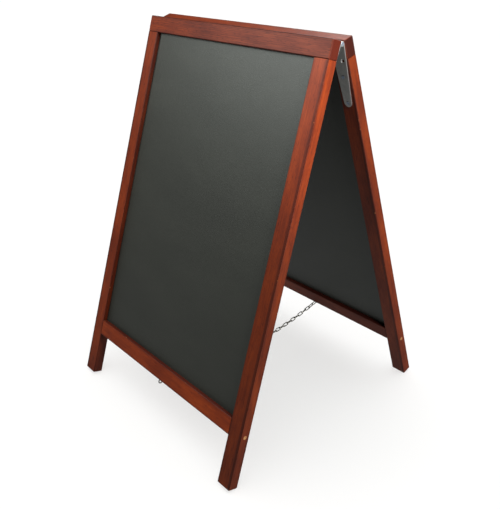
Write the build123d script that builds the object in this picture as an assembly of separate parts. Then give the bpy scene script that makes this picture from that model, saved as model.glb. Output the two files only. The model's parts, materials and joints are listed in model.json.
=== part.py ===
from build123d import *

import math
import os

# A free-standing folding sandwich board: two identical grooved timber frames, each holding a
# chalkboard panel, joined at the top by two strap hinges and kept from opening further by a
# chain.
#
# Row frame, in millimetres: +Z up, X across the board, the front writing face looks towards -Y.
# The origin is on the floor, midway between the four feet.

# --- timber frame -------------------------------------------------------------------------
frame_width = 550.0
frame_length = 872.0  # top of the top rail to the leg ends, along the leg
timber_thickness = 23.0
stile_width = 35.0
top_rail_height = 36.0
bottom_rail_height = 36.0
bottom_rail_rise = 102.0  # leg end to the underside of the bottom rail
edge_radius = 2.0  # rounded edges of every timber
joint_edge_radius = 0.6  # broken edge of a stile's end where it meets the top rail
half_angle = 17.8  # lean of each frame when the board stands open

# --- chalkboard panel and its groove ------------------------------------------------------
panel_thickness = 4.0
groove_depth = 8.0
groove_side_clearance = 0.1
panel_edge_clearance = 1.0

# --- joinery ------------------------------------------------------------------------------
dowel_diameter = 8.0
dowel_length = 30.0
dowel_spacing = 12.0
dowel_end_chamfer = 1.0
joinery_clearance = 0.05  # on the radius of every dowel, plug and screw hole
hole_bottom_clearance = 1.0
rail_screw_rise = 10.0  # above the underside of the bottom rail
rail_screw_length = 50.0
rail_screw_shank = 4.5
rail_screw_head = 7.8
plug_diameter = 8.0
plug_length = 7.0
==
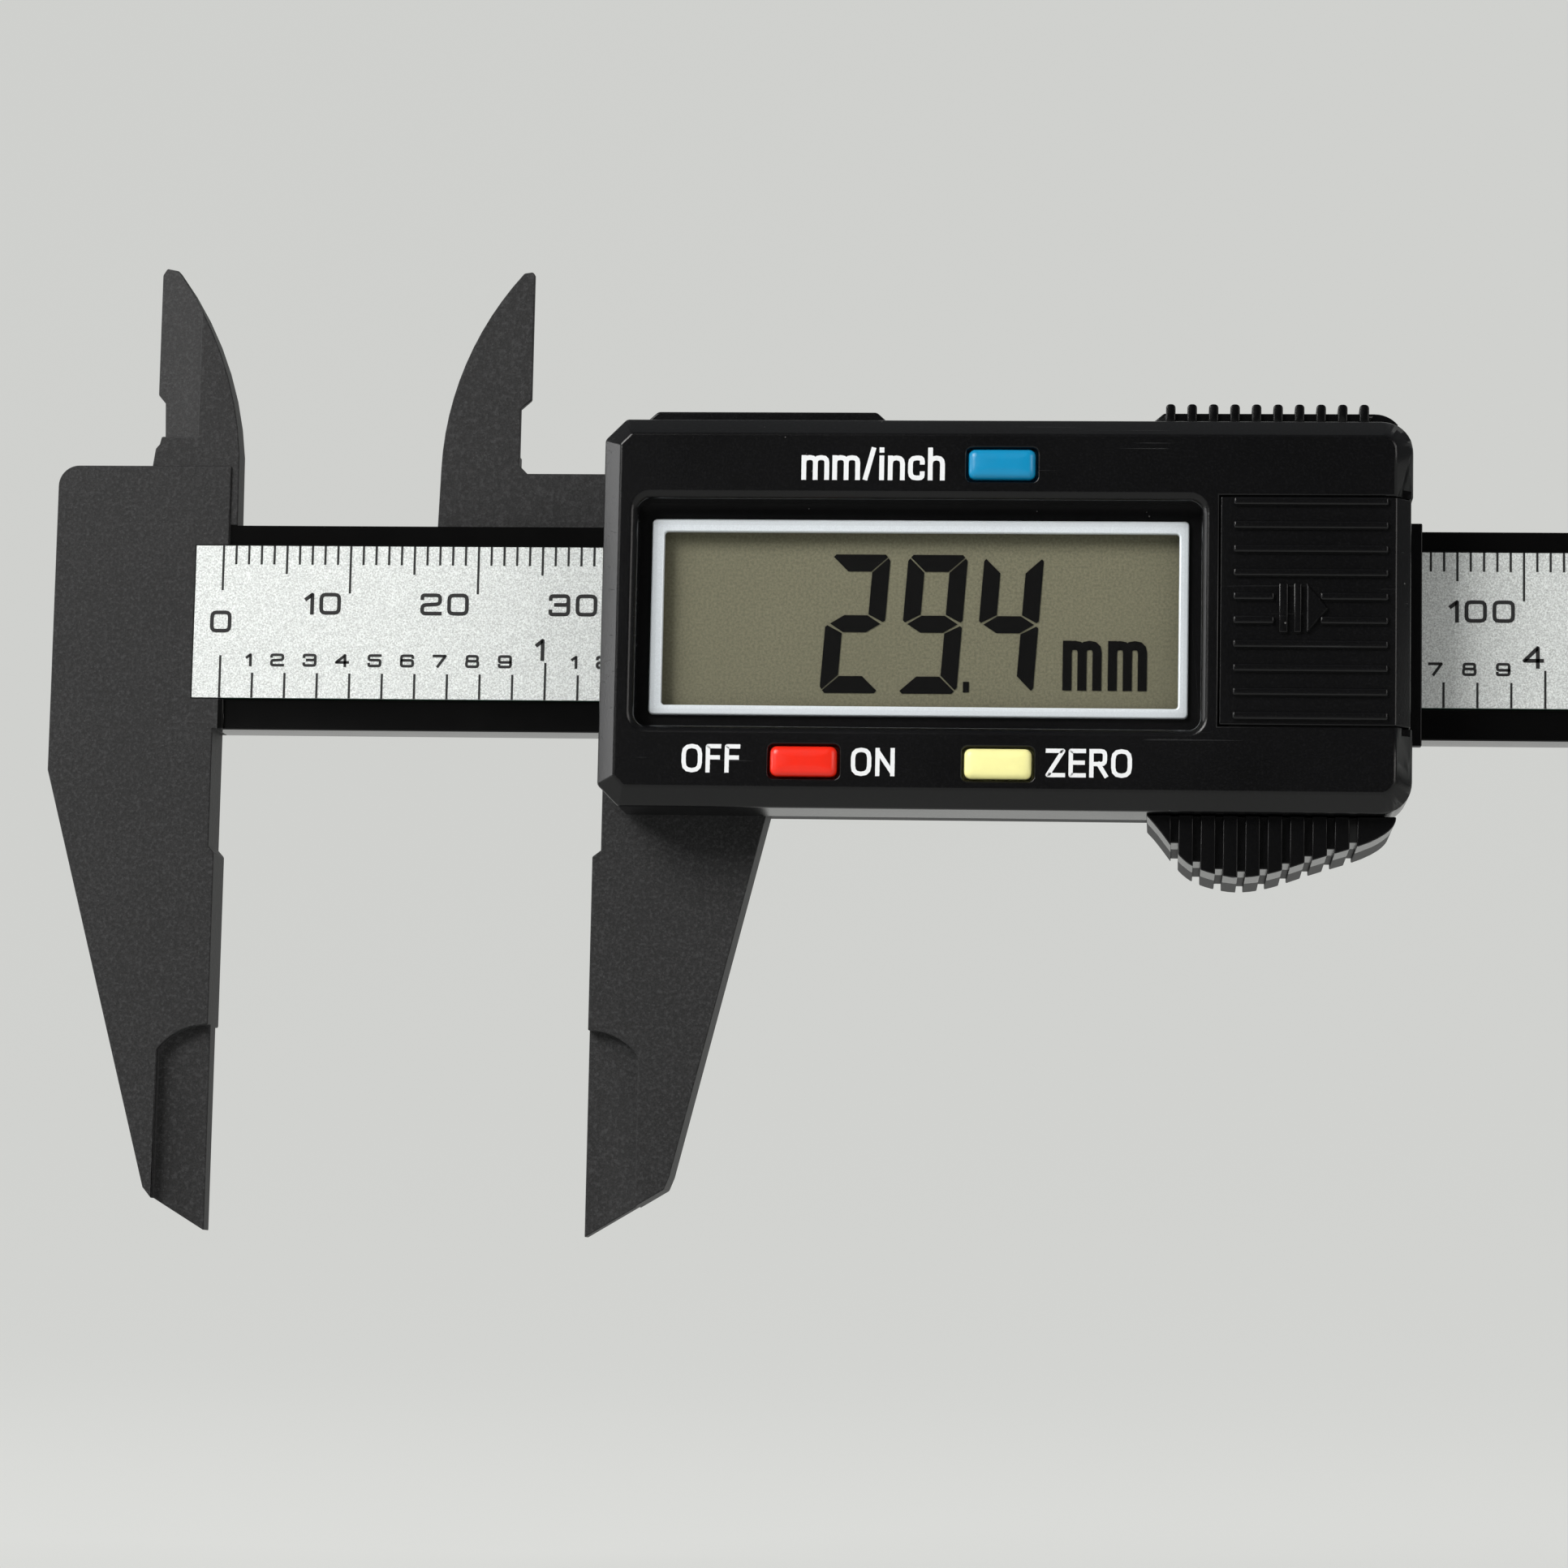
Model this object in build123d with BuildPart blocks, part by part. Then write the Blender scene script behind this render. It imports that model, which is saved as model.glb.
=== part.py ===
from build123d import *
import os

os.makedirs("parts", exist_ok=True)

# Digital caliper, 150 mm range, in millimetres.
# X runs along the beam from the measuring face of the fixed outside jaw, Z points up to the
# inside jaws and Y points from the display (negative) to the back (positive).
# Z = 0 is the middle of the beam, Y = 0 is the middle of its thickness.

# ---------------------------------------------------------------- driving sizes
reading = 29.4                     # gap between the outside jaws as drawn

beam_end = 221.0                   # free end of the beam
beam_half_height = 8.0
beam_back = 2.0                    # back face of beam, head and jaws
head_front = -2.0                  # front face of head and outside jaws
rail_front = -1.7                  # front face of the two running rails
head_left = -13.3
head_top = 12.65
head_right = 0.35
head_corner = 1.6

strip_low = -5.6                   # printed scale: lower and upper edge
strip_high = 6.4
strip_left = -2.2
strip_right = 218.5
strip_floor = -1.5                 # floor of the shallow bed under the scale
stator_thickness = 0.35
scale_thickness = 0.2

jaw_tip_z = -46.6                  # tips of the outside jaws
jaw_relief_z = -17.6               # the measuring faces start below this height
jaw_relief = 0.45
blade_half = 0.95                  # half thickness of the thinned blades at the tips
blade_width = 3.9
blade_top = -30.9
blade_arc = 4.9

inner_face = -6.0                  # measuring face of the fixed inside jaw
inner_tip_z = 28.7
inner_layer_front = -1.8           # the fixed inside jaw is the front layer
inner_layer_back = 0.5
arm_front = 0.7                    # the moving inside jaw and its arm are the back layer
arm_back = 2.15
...
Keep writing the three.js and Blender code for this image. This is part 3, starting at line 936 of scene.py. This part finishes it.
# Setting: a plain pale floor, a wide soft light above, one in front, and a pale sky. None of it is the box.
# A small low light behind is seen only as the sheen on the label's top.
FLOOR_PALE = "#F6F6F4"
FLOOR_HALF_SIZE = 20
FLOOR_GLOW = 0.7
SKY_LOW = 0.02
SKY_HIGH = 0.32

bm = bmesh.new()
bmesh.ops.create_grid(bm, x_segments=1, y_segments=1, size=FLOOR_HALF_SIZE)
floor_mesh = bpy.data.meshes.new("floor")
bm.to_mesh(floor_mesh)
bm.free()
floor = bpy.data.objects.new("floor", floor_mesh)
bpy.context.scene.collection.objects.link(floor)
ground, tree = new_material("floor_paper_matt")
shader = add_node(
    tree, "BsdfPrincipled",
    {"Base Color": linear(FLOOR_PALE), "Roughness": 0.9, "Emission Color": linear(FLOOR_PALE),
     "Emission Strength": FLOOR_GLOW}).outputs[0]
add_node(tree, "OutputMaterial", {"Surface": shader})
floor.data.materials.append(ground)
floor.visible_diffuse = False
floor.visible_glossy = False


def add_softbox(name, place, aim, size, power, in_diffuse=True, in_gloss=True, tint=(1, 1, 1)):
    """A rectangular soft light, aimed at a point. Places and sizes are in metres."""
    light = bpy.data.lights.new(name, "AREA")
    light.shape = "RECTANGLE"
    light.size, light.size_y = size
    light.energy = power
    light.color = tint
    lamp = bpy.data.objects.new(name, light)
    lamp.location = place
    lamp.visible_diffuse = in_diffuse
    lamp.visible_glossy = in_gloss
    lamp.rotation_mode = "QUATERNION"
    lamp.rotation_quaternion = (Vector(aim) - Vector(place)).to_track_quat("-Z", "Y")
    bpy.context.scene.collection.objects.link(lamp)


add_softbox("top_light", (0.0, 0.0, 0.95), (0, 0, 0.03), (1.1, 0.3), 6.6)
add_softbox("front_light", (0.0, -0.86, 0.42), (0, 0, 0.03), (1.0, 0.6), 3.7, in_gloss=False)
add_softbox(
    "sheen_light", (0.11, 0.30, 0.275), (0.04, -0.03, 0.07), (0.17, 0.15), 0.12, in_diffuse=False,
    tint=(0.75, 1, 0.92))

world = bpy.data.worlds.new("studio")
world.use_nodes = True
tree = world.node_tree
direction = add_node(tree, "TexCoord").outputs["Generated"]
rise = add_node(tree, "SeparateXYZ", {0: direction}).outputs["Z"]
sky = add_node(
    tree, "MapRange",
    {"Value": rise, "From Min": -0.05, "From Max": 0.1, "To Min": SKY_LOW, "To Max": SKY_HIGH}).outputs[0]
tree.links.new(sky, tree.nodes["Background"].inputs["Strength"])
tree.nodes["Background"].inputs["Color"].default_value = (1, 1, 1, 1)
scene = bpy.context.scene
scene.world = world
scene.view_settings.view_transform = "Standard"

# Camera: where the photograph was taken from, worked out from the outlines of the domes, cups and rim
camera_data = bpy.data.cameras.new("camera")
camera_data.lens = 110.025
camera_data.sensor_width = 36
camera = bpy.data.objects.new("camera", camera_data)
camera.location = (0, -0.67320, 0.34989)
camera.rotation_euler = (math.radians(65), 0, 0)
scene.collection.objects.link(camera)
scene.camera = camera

» Directions for this task:
In the listing above, locate the line containing "Write the build123d" and the line containing "# The origin". Extract those two lines and every line between them, exactly as written, and only those.

» Problem solution:
Write the build123d script that builds the object in this picture as an assembly of separate parts. Then give the bpy scene script that makes this picture from that model, saved as model.glb. Output the two files only. The model's parts, materials and joints are listed in model.json.
=== part.py ===
from build123d import *

import math
import os

# A free-standing folding sandwich board: two identical grooved timber frames, each holding a
# chalkboard panel, joined at the top by two strap hinges and kept from opening further by a
# chain.
#
# Row frame, in millimetres: +Z up, X across the board, the front writing face looks towards -Y.
# The origin is on the floor, midway between the four feet.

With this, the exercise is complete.